**MATERIAL**.
>> Start

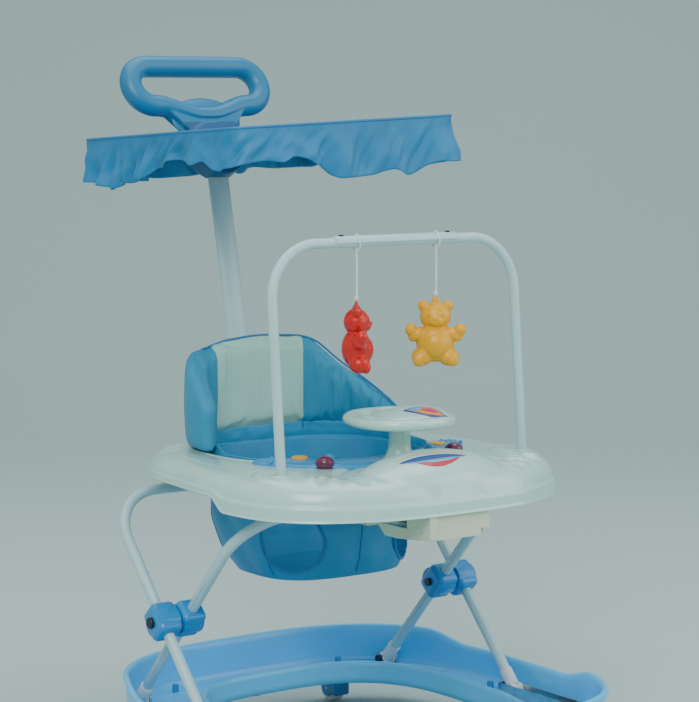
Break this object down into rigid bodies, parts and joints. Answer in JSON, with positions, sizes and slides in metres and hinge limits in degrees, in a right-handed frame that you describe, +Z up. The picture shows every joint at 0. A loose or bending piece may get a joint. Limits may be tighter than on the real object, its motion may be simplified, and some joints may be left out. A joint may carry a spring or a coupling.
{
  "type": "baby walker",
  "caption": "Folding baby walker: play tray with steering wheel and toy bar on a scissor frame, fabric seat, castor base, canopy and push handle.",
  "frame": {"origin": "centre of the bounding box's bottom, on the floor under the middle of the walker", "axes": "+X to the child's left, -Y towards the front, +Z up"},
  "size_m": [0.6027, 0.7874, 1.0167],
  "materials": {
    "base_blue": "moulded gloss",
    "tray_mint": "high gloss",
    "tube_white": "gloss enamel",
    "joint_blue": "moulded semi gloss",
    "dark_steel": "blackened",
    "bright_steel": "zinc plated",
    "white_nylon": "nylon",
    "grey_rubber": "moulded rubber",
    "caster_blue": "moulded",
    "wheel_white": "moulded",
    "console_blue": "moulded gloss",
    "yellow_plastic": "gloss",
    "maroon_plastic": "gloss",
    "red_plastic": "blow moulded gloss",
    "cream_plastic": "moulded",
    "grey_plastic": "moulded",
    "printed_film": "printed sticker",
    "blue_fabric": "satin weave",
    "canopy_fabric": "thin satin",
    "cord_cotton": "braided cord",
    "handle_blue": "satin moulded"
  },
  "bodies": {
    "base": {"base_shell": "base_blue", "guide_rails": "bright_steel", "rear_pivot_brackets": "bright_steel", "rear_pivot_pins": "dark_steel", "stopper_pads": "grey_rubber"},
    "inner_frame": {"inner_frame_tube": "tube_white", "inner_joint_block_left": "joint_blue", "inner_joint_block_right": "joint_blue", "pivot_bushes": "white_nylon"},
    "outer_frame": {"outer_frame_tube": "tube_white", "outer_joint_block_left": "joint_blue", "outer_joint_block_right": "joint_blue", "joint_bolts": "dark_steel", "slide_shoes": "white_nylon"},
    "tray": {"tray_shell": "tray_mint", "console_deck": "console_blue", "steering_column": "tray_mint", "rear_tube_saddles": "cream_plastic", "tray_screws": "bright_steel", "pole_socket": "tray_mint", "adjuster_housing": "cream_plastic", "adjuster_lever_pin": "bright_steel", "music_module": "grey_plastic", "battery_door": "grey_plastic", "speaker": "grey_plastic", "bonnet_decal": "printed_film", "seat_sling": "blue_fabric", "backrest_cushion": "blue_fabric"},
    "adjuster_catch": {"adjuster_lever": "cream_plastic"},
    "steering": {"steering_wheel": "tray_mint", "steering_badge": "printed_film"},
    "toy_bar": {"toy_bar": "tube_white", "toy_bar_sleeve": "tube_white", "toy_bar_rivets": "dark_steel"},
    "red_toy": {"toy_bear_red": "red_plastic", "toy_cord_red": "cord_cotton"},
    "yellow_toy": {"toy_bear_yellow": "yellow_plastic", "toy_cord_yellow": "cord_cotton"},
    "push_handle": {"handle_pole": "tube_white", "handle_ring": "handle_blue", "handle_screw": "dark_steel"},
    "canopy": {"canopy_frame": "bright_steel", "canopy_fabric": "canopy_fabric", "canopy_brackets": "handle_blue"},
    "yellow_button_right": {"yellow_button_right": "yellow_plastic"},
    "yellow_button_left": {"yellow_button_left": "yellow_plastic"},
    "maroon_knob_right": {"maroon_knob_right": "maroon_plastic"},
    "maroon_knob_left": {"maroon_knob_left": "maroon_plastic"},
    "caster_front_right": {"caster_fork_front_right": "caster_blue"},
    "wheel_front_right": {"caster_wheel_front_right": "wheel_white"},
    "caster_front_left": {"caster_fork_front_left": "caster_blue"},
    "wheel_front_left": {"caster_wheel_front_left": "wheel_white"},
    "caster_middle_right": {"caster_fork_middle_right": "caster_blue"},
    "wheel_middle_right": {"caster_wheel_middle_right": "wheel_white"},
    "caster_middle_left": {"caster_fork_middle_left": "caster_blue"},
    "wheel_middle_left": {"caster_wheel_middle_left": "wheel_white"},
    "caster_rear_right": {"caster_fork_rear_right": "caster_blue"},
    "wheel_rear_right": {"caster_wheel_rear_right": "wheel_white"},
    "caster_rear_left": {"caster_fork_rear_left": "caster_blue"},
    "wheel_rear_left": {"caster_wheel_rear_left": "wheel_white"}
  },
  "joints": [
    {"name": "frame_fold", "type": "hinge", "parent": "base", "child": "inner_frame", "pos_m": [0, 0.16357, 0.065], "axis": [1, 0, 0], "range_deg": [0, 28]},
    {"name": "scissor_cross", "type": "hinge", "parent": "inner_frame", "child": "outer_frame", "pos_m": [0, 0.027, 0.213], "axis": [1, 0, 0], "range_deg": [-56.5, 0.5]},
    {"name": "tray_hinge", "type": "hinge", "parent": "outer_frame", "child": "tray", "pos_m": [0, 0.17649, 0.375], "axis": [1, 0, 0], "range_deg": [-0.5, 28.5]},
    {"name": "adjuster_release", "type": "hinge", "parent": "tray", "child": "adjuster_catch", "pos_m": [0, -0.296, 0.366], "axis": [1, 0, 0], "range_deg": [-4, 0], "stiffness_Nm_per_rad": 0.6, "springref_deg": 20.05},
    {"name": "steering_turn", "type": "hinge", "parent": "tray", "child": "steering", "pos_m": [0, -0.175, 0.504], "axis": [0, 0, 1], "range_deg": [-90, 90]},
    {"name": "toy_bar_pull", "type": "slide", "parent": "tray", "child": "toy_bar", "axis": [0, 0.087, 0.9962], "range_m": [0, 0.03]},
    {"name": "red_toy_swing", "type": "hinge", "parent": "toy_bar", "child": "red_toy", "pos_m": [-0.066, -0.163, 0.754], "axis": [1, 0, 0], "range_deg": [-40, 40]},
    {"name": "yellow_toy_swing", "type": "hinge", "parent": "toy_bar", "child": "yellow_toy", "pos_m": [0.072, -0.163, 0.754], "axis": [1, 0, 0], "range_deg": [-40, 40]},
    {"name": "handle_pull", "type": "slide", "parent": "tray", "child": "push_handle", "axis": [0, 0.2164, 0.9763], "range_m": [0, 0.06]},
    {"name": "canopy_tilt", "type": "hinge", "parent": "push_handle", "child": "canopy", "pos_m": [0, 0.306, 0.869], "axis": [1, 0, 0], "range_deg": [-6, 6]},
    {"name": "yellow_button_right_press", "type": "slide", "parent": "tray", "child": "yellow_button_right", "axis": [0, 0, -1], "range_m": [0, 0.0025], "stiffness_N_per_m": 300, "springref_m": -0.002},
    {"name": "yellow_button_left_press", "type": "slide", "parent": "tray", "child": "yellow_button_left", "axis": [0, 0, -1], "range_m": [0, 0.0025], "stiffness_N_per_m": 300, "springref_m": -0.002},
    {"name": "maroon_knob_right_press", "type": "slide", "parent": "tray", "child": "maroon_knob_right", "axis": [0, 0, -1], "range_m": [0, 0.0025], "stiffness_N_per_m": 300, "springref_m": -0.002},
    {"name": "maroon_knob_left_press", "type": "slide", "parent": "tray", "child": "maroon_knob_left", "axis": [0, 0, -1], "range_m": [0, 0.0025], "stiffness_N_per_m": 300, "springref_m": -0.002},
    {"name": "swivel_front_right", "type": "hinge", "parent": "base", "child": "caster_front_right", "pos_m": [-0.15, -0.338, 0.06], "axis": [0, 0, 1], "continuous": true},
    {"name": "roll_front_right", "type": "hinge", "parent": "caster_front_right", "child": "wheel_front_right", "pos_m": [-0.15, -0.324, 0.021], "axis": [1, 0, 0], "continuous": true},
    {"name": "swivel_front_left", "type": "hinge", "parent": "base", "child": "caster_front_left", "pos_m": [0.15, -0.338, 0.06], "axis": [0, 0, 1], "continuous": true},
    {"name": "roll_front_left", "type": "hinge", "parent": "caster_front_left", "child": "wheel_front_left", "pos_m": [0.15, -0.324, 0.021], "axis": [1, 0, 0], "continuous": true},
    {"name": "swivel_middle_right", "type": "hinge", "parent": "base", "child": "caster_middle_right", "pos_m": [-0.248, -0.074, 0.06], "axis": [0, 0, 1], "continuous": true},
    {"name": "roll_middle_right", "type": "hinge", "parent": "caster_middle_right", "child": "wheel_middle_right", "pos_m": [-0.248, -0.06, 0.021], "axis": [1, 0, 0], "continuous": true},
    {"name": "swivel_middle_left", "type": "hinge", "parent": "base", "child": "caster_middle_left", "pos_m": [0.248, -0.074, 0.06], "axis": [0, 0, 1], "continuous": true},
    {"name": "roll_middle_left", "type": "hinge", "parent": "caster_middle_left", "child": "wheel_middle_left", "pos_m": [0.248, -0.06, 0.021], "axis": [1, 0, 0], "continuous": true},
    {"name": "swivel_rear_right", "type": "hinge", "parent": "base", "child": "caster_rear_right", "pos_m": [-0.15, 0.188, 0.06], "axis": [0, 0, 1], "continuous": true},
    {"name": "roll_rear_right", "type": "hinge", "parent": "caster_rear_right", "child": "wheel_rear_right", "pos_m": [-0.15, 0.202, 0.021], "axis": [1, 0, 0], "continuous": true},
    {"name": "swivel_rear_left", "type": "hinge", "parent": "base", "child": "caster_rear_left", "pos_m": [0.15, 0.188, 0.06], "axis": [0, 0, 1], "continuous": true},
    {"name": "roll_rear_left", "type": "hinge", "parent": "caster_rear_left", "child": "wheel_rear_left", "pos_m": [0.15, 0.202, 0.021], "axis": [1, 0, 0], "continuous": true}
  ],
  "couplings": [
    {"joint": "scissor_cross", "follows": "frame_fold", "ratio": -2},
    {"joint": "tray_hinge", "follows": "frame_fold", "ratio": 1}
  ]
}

>> End

**WHAT THE TASK ASKS**. For each line in the data above that contains the string "joints", extract the line.

**RESPONSE TO THIS TASK**.
Break this object down into rigid bodies, parts and joints. Answer in JSON, with positions, sizes and slides in metres and hinge limits in degrees, in a right-handed frame that you describe, +Z up. The picture shows every joint at 0. A loose or bending piece may get a joint. Limits may be tighter than on the real object, its motion may be simplified, and some joints may be left out. A joint may carry a spring or a coupling.
  "joints": [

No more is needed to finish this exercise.